When it was first shown at the Massachusetts Museum of Contemporary Art (Mass MoCA) in 2019, it seemed to precisely capture the mood of many Americans who were fearful for the future of the country under the first Trump administration. But it was actually created two years before the 2016 election.

Likewise, “The City,” Valdez’s 30-foot-long oil painting depicting a modern-day gathering of men, women and even a baby dressed in Ku Klux Klan hoods. Shown in 2018, it could have been a direct response to the deadly white nationalist rally in Charlottesville, Va., in 2017. Except it, too, was made before the rally took place.

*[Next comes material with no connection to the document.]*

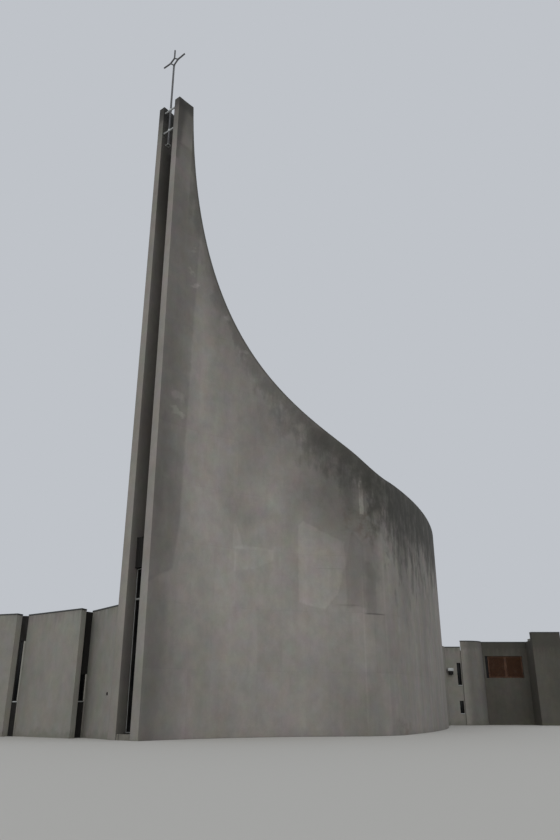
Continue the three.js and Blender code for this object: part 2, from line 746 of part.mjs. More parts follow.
const mastGroup = new THREE.Group();
const mastPlace = toPlan(MAST_SETBACK, 0);
mastGroup.position.set(mastPlace.x, mastPlace.y, 0);
mastGroup.rotation.z = AXIS_ANGLE - Math.PI / 2;
church.add(mastGroup);
place("mast_cross", cross(), MATERIALS.steel, mastGroup);

PANELS.forEach((panel, i) => {
  place(`wing_panel_${i + 1}`, prism(panelOutline(panel), 0, WING_TOP).subtract(NAVE_BODY), MATERIALS.wing);
});
[0, 1, 2].forEach((i) => place(`wing_slit_${i + 1}`, slitUnit(i), MATERIALS.panel));
place("wing_wall_west", prism(WING_WEST_WALL, 0, WING_TOP), MATERIALS.wing);
place("wing_wall_back", wingBackWall(), MATERIALS.wing);
place("wing_roof", wingSlab(WING_ROOF_TOP - ROOF_THICKNESS, WING_ROOF_TOP), MATERIALS.roof);
place("wing_floor", wingSlab(0, FLOOR_TOP), MATERIALS.floor);
place("entrance_frame", doorFrame(), MATERIALS.frame);
place("entrance_door_left", doorLeaf(-1), MATERIALS.door);
place("entrance_door_right", doorLeaf(1), MATERIALS.door);

place("annex_wall_link", largest(prism(ANNEX_PLAN.link, 0, ANNEX_TOP).subtract(NAVE_BODY)), MATERIALS.wing);
place("annex_wall_slits", annexSlitsWall(), MATERIALS.wing);
place("annex_drum", annexDrum(), MATERIALS.wing);
place("annex_wall_window", shutterWall(), MATERIALS.wing);
place("annex_wall_east", prism(ANNEX_PLAN.east, 0, EAST_TOP), MATERIALS.wing);
place("annex_wall_end", prism(ANNEX_PLAN.end, 0, EAST_TOP), MATERIALS.wing);
place("annex_wall_back", annexBackWall(), MATERIALS.wing);
place("annex_wall_west", largest(prism(ANNEX_PLAN.west, 0, ANNEX_TOP).subtract(NAVE_BODY)), MATERIALS.wing);
place("annex_roof", annexSlab(WING_ROOF_TOP - ROOF_THICKNESS, WING_ROOF_TOP), MATERIALS.roof);
place("annex_floor", annexSlab(0, FLOOR_TOP), MATERIALS.floor);
place(
  "annex_shutter",
  block(
    SHUTTER_LEFT + GAP, SHUTTER_LEFT + SHUTTER_WIDTH - GAP,
    SHUTTER_WALL_FRONT + SHUTTER_RECESS, SHUTTER_WALL_FRONT + SHUTTER_RECESS + SHUTTER_DEPTH,
    SHUTTER_SILL + GAP, SHUTTER_HEAD - GAP,
  ),
  MATERIALS.shutter,
);
place("annex_lantern", lantern(), MATERIALS.steel);

// The origin is the middle of the footprint, at ground level
const bounds = new THREE.Box3().setFromObject(church);
const middle = bounds.getCenter(new THREE.Vector3());
church.position.set(-middle.x, -middle.y, 0);

export default church;
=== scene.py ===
"""The looks of a modern concrete church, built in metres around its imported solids."""
import logging
import math
from collections.abc import Callable
from dataclasses import dataclass, field, replace
from enum import Enum
from functools import partial, reduce

import bmesh
import bpy
from mathutils import Matrix, Vector


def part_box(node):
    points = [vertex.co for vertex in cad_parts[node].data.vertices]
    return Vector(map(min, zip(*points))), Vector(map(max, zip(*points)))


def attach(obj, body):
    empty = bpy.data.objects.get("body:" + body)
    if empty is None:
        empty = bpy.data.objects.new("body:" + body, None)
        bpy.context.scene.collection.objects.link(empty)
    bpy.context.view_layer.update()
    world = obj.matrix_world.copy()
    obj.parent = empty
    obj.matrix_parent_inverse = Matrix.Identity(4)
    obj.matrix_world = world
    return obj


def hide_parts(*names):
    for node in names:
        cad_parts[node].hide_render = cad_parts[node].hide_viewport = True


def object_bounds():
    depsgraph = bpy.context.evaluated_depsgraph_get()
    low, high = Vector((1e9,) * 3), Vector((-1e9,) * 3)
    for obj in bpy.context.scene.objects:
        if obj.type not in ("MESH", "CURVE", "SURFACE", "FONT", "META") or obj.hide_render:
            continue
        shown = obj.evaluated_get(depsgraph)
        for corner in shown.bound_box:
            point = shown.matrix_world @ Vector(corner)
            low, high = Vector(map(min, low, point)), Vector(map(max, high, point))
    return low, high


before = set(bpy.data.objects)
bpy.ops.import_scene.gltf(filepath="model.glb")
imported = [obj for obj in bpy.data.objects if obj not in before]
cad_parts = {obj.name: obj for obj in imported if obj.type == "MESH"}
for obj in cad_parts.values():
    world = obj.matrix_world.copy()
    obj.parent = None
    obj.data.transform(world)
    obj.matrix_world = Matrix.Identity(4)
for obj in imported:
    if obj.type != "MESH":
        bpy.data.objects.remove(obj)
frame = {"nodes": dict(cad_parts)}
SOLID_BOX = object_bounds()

log = logging.getLogger("church")

Tree = bpy.types.NodeTree
Node = bpy.types.Node
Socket = bpy.types.NodeSocket
Piece = bpy.types.Object
Point = tuple[float, float]
Triple = tuple[float, float, float]
Box = tuple[Point, Point, Point]
Outline = list[Point]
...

“I don’t have a crystal ball in my studio,” Valdez, 47, said in a recent telephone conversation from his studio in Houston. (He splits his time between Texas and Los Angeles.) “I’m just keeping my eyes open, especially at a moment when more and more people find it easier to just turn away from the world.”

Now museum audiences are having a chance to assess the full sweep of Valdez’s vision of America — a record of “love, struggle and survival in 21st-century America,” he calls it. His midcareer retrospective, “Just a Dream …,” opens at Mass MoCA, in North Adams, Mass., on May 25; it is the second stop for the exhibition, which debuted at the Contemporary Arts Museum Houston (CAMH) last November.

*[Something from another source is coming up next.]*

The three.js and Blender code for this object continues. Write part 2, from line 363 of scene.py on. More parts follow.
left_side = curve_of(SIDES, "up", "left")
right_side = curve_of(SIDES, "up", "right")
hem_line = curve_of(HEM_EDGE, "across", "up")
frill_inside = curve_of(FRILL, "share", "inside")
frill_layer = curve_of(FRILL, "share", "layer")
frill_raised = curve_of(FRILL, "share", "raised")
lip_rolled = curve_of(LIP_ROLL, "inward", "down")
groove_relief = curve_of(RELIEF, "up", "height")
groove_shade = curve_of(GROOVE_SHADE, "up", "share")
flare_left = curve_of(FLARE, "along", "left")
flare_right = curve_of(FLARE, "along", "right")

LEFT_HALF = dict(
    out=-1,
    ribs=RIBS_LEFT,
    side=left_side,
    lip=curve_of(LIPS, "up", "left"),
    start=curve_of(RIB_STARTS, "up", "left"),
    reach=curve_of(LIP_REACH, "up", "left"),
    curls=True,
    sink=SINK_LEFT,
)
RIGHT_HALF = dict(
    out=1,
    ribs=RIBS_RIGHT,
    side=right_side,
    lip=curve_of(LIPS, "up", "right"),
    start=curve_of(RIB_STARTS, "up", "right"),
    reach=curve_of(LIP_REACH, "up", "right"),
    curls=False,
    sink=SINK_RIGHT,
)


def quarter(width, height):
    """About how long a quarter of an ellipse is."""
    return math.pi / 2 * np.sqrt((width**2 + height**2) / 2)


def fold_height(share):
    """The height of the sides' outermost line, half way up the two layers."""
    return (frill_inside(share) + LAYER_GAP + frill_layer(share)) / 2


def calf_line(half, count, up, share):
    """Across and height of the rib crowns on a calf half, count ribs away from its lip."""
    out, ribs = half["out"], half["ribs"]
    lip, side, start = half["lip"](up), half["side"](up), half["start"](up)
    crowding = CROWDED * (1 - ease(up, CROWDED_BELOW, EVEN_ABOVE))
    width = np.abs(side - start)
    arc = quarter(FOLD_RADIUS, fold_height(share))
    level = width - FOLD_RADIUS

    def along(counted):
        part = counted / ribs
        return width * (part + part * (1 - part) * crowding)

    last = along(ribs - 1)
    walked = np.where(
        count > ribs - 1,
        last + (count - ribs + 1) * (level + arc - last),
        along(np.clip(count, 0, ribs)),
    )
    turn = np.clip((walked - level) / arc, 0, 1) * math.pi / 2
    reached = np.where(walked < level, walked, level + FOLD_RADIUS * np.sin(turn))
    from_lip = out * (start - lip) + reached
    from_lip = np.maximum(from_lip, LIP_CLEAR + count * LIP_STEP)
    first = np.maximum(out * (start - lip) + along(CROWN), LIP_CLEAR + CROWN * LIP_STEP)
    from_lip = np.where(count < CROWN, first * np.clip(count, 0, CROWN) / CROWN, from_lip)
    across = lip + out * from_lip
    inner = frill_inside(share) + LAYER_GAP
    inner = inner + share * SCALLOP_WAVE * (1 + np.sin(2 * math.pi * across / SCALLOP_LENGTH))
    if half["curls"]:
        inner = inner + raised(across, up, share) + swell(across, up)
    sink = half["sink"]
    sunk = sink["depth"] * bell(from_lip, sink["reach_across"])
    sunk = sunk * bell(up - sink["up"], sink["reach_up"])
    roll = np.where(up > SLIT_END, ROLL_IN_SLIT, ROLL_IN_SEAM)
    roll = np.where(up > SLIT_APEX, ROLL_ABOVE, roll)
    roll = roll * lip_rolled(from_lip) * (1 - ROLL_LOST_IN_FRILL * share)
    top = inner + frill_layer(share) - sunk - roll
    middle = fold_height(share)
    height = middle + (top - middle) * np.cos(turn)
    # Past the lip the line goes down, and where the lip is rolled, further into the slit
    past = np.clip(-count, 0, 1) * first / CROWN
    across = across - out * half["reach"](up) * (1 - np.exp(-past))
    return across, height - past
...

Visitors to Mass MoCA will find meticulously rendered drawings, paintings, bronze sculptures, etchings, videos and even a painted truck that home in on some of the most indelible and poignant images of Chicano (or Mexican American) and Latino experience. Valdez calls his devotion to a realist style and traditional art-making techniques a form of “high-definition vision.”

His subjects include exhausted, defeated boxers; the funeral of his best friend John R. Holt Jr., an Iraq War veteran who took his life in 2009 because of PTSD; televised scenes of American politics and pop culture (Oliver North’s trial, Michael Jordan’s slam dunk contest); victims of racist violence against Mexican Americans; and inspirational figures from the Latino community.

Valdez’s socially engaged art finds its focus in the often overlooked presence of Chicanos, a vision planted when he was only 9 years old, and already working alongside the artist Alex Rubio on murals around San Antonio, his hometown. His commitment to painting — as well as to the historical research demanded by these compositions — was so passionate that his high school teachers let him cut class to create murals in the school cafeteria, figuring it was the best way to keep him engaged in school. He had taught himself to draw the human form via television, asking his mother to pause the VCR so he could trace the figures on paper.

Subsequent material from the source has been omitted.